The output of compliance checks feeds directly into the error routing layer. Critical violations trigger immediate ingestion halts; warnings are serialized into structured error reports that feed the error categorization and prioritization workflow. This ensures that every compliance failure is traceable from audit log entry back to the specific regulatory clause it violates.

For organizations subject to European regulatory requirements, Aligning Local GIS Data with INSPIRE Standards provides concrete mapping strategies for cross-border interoperability and metadata harmonization under the INSPIRE Directive — integrating those regional requirements early prevents costly retrofits during cross-agency data sharing.


Exception Handling and Continuous Compliance

Automated validation rarely achieves zero false positives on day one. Build a tiered exception model from the start:

  1. Temporary waivers — Time-bound overrides (maximum 90 days) with explicit approval from a designated compliance officer. Store in a structured exceptions table with waiver_expires_at and approver_id columns.
  2. Rule refinement — Adjust tolerance thresholds or add conditional logic when a rule consistently flags acceptable data. Document the change in the rule registry with a modified_at timestamp and rationale.
  3. Policy feedback loop — Escalate recurring exceptions to the governance board. If a rule conflicts with operational reality at scale, the underlying policy may need revision rather than the implementation.

Pair your validation stack with a schema registry tool or database migration framework to detect upstream structural changes. When a source system renames or drops a column, the compliance pipeline should fail fast rather than silently skipping mandatory checks.
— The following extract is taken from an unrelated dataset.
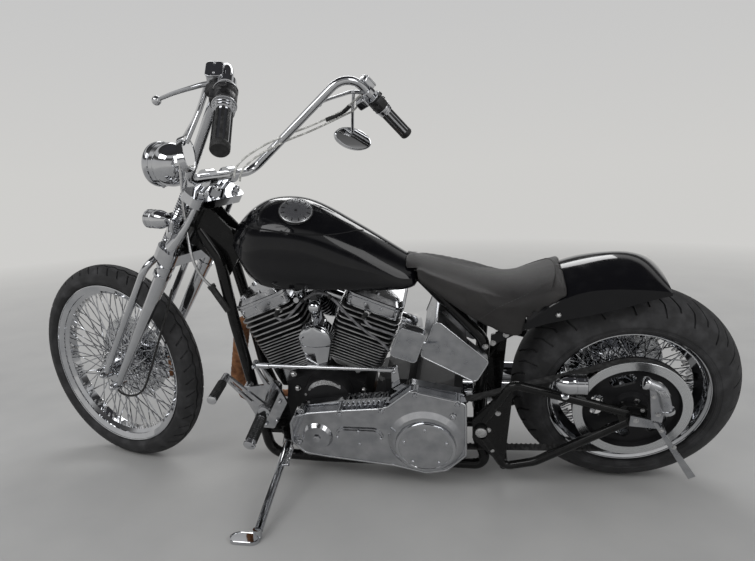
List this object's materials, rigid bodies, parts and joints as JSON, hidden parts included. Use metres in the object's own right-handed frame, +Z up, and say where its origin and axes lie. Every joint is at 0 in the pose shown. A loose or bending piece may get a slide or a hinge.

Frequently Asked Questions

Which Python libraries are best for spatial compliance validation?

GeoPandas 0.14+ handles attribute and CRS checks; Shapely 2.0+ provides geometry validity predicates; PyProj 3.6+ manages CRS transformations. For larger datasets, PostGIS 3.4+ handles topology checks via spatial indexes far more efficiently than single-node Python.

How do I handle legacy spatial datasets that pre-date current standards?

Implement the tiered exception model: time-bound waivers for known legacy issues, conditional rule logic that relaxes thresholds based on dataset age (e.g., if dataset_vintage_year < 2005: allow_missing_datum_shift), and a formal policy feedback loop. Never disable a rule entirely — always prefer a scoped exception with an expiry date.

How often should compliance validation rules be updated?

Review rules whenever source regulations are amended, when upstream schema changes are detected by your schema registry, or when false-positive rates exceed roughly 5%. Version-control rule definitions in the same repository as validation code so changes are auditable and can be rolled back independently.

Can the same rule set enforce both INSPIRE and FGDC compliance simultaneously?

Yes — structure your rule registry so each rule carries multiple source_standard tags. A mandatory identifier field can map to both INSPIRE's gml:id requirement and FGDC's Identification Information section. Run the full registry as one pass; the audit log includes source citations per rule so output is interpretable by both European and US compliance reviewers.